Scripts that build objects
* Start *

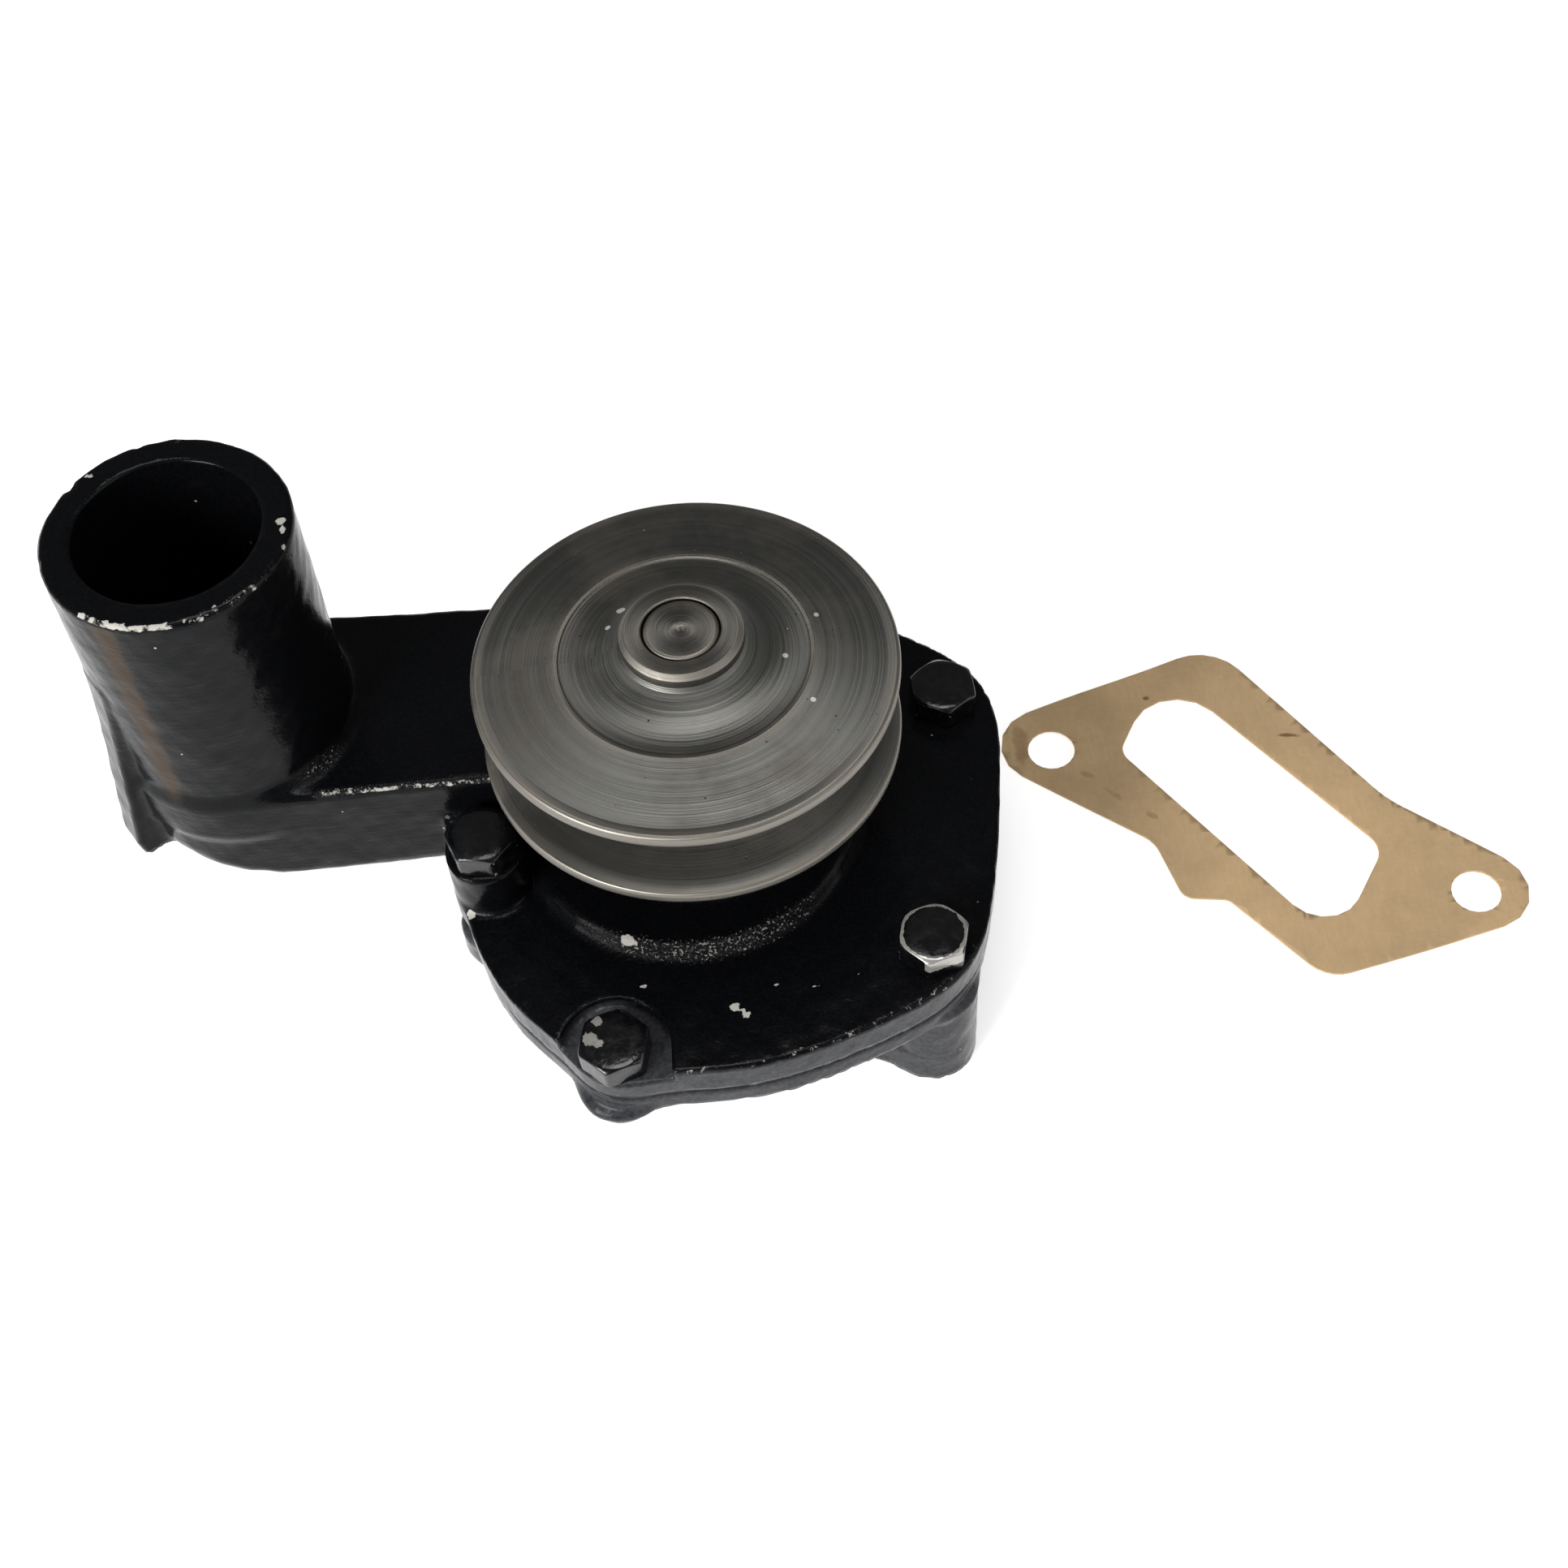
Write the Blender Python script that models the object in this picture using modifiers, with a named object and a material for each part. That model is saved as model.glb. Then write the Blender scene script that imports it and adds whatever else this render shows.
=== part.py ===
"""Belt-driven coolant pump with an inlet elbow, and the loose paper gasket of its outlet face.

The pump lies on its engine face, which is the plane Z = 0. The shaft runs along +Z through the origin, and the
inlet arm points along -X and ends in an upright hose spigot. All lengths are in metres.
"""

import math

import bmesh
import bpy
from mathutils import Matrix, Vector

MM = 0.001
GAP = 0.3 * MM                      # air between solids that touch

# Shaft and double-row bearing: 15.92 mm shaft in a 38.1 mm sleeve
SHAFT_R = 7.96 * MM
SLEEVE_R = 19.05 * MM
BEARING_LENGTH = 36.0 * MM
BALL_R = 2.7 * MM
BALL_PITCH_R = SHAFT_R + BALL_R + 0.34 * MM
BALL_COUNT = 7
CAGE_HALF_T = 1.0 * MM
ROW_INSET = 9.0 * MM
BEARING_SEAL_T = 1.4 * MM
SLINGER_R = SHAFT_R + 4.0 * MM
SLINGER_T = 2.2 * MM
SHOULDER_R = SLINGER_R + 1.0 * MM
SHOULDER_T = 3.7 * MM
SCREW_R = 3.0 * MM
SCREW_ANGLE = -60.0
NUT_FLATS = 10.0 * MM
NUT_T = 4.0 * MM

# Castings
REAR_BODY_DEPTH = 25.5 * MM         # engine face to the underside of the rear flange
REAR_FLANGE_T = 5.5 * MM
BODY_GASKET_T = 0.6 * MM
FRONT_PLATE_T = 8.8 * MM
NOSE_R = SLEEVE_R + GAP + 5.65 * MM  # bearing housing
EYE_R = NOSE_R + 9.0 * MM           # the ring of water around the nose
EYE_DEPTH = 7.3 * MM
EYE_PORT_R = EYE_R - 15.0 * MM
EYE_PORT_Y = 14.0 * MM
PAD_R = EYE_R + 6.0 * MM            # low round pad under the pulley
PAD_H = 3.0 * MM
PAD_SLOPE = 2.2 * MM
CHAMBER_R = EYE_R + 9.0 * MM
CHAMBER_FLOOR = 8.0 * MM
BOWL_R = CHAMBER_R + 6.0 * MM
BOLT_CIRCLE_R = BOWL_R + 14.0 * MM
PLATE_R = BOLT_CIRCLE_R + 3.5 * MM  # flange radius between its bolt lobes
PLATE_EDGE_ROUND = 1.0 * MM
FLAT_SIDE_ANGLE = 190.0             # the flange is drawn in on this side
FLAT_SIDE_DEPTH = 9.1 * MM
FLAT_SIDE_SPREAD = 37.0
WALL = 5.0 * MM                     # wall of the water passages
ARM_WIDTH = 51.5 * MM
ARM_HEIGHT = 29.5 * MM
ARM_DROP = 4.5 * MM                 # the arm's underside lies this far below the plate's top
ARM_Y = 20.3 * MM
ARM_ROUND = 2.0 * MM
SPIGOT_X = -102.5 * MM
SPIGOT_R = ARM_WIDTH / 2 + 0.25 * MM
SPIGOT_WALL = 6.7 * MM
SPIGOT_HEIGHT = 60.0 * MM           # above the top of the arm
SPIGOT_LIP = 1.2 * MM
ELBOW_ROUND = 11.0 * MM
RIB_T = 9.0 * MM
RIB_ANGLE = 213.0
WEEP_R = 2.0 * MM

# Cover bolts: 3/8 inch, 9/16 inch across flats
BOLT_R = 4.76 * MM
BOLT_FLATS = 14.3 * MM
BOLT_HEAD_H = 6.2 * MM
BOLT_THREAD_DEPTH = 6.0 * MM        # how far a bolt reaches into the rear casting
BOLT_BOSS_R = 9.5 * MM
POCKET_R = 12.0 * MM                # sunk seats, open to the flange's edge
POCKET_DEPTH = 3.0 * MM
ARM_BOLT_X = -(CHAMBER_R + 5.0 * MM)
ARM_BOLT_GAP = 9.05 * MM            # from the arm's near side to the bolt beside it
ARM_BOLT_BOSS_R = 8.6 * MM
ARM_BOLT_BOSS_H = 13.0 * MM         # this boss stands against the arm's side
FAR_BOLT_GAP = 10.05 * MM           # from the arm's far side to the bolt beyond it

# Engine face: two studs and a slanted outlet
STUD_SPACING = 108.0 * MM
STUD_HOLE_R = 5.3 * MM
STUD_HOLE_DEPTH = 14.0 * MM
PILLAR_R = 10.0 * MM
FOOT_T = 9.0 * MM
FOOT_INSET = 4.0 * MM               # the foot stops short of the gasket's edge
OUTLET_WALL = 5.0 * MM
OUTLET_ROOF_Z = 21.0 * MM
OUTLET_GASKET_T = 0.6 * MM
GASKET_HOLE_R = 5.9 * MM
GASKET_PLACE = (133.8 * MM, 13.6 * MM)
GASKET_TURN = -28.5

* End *
* Start *

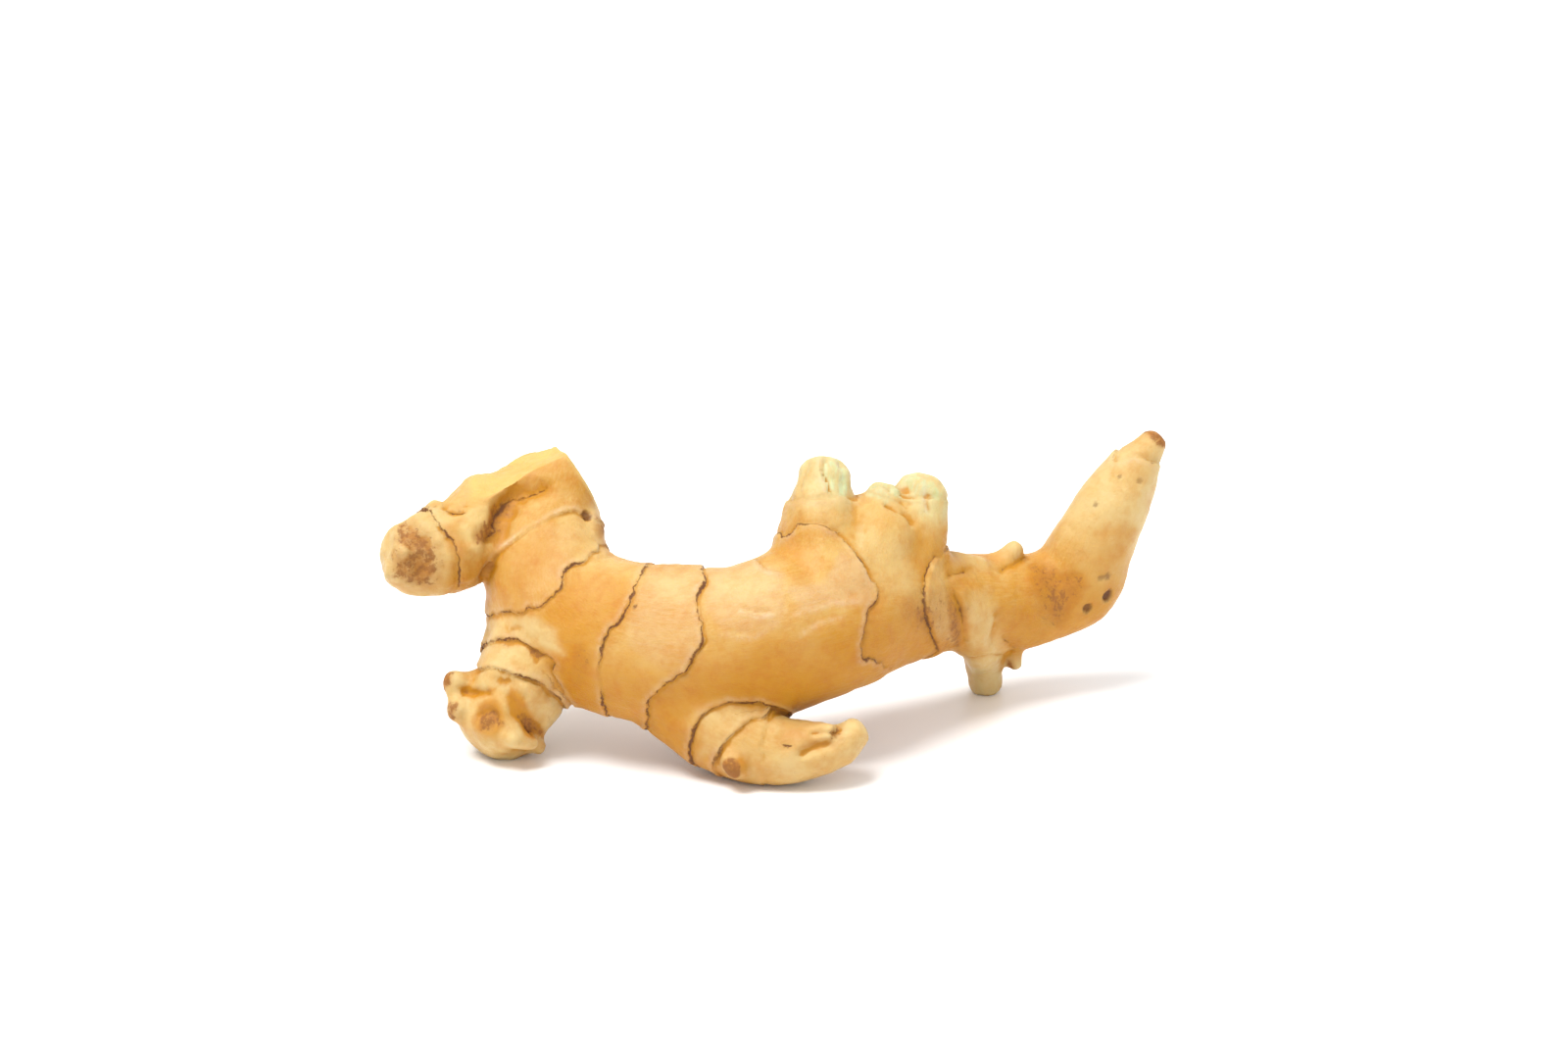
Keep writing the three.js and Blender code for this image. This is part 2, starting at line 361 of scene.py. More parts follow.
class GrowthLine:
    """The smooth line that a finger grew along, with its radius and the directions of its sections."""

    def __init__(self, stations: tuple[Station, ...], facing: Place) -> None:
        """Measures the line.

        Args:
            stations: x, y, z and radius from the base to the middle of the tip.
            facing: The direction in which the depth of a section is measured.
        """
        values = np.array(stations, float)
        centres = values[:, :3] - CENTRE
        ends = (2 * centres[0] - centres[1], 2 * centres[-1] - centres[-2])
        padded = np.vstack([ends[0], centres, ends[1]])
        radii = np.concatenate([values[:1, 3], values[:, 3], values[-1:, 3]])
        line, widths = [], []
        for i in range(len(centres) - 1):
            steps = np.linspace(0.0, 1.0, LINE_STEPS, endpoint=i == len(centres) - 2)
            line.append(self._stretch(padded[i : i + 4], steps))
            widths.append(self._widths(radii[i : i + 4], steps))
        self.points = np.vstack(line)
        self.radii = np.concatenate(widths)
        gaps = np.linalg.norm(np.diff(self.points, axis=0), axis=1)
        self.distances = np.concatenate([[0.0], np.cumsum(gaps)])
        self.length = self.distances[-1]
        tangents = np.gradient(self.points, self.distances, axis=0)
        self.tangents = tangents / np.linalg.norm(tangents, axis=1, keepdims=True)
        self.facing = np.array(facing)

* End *

PROBLEM REQUIREMENTS
Reproduce only the lines from the one containing "Write the Blender Python" through the one containing "GAP = 0.3 *", inclusive of both.

EXERCISE SOLUTION
Write the Blender Python script that models the object in this picture using modifiers, with a named object and a material for each part. That model is saved as model.glb. Then write the Blender scene script that imports it and adds whatever else this render shows.
=== part.py ===
"""Belt-driven coolant pump with an inlet elbow, and the loose paper gasket of its outlet face.

The pump lies on its engine face, which is the plane Z = 0. The shaft runs along +Z through the origin, and the
inlet arm points along -X and ends in an upright hose spigot. All lengths are in metres.
"""

import math

import bmesh
import bpy
from mathutils import Matrix, Vector

MM = 0.001
GAP = 0.3 * MM                      # air between solids that touch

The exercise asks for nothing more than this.